EXERCISE DIRECTIONS:
Emit the exact text of every line from the line with "for ring in" to the line with "points = [vertex.co", both ends included. No other output is expected.

[BEGIN DATASET SECTION]

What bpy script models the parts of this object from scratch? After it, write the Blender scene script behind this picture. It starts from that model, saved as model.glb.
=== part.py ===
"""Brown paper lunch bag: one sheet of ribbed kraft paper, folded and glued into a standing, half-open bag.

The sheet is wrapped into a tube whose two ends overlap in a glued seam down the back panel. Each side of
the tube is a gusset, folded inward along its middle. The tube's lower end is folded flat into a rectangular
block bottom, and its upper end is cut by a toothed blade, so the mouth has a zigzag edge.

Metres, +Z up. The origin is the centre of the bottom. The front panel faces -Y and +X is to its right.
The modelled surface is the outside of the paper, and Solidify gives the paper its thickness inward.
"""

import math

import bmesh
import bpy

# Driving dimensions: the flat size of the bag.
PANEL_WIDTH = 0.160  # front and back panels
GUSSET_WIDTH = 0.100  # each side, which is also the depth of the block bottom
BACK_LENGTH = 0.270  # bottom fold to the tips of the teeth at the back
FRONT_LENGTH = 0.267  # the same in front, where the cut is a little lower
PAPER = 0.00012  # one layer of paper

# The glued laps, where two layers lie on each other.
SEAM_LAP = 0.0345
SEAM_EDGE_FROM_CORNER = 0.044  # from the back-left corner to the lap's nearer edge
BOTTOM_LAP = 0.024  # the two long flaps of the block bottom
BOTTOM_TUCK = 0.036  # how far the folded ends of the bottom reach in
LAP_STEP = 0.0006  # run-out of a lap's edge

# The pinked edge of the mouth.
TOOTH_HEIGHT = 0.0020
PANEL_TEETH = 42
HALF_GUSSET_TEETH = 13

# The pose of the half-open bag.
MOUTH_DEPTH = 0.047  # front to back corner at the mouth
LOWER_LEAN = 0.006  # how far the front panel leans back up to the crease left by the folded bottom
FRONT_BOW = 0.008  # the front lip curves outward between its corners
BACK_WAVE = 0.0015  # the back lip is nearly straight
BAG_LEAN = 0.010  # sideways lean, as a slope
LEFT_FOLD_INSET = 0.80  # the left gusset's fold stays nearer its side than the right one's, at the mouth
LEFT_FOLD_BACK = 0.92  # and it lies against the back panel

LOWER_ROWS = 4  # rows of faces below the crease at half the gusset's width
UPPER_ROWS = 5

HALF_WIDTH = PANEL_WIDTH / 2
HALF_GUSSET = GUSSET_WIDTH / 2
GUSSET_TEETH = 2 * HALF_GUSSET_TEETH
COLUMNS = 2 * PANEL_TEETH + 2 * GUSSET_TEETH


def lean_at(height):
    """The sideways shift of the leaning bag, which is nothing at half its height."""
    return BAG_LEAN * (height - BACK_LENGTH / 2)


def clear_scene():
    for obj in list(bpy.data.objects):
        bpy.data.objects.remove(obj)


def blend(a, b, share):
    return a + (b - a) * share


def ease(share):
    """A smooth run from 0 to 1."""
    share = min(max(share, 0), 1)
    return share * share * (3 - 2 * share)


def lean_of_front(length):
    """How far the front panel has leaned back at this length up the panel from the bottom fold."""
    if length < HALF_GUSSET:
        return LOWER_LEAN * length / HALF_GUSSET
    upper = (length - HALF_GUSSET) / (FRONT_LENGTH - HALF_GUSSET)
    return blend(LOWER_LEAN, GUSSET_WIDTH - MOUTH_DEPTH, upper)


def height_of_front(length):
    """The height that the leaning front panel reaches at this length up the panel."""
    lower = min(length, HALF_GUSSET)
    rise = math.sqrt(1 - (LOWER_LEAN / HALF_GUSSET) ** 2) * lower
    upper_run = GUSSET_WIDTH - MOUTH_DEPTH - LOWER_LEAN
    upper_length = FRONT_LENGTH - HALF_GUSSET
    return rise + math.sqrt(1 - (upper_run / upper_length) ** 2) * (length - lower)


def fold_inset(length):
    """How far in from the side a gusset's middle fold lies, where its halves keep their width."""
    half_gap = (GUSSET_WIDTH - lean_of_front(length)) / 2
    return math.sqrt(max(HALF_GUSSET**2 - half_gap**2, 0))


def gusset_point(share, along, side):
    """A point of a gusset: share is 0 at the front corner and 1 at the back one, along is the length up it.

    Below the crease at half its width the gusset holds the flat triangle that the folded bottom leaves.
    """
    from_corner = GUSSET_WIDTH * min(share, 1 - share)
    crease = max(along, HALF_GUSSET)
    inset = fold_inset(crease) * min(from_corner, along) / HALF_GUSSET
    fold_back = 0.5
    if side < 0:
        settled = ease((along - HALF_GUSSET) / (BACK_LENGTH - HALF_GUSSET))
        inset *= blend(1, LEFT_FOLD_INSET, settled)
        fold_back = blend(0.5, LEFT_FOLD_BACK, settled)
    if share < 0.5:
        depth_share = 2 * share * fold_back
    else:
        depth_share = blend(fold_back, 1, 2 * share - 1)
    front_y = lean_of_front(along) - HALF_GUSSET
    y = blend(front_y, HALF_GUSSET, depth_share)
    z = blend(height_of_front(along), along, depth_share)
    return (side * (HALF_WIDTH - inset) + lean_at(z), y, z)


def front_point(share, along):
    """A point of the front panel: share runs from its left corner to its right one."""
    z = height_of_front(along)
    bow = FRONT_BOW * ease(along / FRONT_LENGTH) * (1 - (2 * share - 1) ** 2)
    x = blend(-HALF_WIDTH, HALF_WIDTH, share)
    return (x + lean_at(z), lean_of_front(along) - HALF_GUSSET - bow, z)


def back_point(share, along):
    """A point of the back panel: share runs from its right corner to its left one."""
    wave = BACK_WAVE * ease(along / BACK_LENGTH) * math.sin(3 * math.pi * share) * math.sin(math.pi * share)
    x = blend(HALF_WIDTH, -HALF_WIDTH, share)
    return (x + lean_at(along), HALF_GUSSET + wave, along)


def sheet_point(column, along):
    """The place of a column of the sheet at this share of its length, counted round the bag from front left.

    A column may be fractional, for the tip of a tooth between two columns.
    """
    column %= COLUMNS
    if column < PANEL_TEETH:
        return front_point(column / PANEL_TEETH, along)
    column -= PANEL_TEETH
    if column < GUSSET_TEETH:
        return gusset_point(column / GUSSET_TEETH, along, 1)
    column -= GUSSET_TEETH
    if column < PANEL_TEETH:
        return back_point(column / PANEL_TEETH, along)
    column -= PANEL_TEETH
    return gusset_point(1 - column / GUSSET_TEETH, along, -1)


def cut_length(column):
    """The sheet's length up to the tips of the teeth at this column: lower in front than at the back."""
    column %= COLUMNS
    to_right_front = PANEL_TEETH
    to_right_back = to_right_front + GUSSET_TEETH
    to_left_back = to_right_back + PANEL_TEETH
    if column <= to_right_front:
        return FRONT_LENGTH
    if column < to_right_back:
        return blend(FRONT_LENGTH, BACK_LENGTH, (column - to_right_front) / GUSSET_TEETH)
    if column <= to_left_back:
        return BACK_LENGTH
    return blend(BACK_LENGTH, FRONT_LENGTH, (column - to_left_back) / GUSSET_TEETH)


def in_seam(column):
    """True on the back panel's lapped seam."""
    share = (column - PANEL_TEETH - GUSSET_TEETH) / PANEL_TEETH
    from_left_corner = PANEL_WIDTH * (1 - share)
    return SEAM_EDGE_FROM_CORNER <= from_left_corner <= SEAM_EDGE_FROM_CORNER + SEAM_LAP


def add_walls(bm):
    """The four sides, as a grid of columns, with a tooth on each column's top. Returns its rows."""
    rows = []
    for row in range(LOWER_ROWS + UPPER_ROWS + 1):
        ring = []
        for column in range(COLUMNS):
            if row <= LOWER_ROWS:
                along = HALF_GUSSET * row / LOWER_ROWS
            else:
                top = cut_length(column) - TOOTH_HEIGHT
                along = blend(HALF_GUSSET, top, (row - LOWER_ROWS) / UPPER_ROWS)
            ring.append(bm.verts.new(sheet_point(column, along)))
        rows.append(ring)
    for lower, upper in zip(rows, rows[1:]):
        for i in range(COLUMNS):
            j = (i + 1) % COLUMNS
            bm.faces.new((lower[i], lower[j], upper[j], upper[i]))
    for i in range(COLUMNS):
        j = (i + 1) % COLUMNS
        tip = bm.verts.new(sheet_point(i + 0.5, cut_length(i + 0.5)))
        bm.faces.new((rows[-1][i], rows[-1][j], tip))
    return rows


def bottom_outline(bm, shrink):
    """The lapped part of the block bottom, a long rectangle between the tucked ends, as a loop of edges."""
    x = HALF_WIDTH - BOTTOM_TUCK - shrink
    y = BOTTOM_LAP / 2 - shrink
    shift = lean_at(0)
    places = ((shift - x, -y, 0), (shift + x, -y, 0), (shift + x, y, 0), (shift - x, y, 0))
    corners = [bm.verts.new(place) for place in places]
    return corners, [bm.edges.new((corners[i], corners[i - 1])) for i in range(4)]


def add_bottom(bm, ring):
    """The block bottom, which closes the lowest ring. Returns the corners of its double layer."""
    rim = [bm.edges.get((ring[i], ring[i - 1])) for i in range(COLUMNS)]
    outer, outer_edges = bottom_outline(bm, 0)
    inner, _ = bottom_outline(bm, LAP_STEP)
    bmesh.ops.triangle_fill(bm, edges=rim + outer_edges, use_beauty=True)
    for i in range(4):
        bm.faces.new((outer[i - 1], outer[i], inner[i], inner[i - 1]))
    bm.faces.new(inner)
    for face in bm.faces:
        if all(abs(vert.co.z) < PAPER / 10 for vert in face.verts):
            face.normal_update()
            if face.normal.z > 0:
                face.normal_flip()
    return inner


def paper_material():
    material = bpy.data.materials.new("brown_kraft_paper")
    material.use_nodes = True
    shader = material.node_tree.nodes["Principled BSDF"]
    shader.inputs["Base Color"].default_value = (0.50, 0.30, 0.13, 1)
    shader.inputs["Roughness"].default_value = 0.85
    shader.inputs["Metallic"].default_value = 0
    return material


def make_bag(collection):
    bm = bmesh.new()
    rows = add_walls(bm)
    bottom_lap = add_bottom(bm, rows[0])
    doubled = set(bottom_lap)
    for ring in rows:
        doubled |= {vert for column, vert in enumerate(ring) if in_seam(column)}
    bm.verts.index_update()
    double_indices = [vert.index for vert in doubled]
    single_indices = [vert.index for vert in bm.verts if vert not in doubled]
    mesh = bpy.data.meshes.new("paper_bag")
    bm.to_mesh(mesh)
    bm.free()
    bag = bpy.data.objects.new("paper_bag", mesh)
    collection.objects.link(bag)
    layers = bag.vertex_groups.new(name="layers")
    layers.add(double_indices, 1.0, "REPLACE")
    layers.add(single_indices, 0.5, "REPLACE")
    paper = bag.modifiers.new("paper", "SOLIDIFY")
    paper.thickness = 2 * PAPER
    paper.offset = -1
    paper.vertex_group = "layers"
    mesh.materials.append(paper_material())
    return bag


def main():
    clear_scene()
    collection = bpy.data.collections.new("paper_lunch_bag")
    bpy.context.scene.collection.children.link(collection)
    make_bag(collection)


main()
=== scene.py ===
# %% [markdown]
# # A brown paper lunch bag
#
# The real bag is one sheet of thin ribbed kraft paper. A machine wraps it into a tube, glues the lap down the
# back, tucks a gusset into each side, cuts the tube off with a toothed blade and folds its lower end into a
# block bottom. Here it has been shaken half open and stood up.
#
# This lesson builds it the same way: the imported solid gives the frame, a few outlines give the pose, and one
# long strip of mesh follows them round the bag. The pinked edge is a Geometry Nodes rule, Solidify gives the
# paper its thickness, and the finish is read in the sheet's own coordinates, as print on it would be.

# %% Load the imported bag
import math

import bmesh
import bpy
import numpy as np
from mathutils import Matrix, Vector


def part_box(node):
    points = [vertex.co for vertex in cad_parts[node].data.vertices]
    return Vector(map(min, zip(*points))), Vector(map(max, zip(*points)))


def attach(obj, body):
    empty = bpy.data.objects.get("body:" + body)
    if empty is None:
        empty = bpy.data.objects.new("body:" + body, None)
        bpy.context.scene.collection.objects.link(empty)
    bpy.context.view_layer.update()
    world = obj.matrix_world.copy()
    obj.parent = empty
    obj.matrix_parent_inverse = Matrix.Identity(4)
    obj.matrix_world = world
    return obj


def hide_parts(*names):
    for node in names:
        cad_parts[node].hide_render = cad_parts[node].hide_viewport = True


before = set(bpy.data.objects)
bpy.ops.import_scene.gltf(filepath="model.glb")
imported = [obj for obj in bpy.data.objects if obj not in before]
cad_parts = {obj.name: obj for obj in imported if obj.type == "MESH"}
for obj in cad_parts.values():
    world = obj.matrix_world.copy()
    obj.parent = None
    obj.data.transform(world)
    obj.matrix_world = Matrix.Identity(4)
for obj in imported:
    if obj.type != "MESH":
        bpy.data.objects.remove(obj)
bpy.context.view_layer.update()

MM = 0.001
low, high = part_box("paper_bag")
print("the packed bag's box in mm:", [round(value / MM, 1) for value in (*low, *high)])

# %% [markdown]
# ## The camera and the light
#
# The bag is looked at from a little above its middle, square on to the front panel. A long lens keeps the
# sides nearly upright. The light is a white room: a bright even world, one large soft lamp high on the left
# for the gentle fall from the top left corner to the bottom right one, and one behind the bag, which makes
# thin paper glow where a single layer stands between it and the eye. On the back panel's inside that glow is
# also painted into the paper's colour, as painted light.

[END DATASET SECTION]

SOLUTION TO THE EXERCISE:
    for ring in rows:
        doubled |= {vert for column, vert in enumerate(ring) if in_seam(column)}
    bm.verts.index_update()
    double_indices = [vert.index for vert in doubled]
    single_indices = [vert.index for vert in bm.verts if vert not in doubled]
    mesh = bpy.data.meshes.new("paper_bag")
    bm.to_mesh(mesh)
    bm.free()
    bag = bpy.data.objects.new("paper_bag", mesh)
    collection.objects.link(bag)
    layers = bag.vertex_groups.new(name="layers")
    layers.add(double_indices, 1.0, "REPLACE")
    layers.add(single_indices, 0.5, "REPLACE")
    paper = bag.modifiers.new("paper", "SOLIDIFY")
    paper.thickness = 2 * PAPER
    paper.offset = -1
    paper.vertex_group = "layers"
    mesh.materials.append(paper_material())
    return bag


def main():
    clear_scene()
    collection = bpy.data.collections.new("paper_lunch_bag")
    bpy.context.scene.collection.children.link(collection)
    make_bag(collection)


main()
=== scene.py ===
# %% [markdown]
# # A brown paper lunch bag
#
# The real bag is one sheet of thin ribbed kraft paper. A machine wraps it into a tube, glues the lap down the
# back, tucks a gusset into each side, cuts the tube off with a toothed blade and folds its lower end into a
# block bottom. Here it has been shaken half open and stood up.
#
# This lesson builds it the same way: the imported solid gives the frame, a few outlines give the pose, and one
# long strip of mesh follows them round the bag. The pinked edge is a Geometry Nodes rule, Solidify gives the
# paper its thickness, and the finish is read in the sheet's own coordinates, as print on it would be.

# %% Load the imported bag
import math

import bmesh
import bpy
import numpy as np
from mathutils import Matrix, Vector


def part_box(node):
    points = [vertex.co for vertex in cad_parts[node].data.vertices]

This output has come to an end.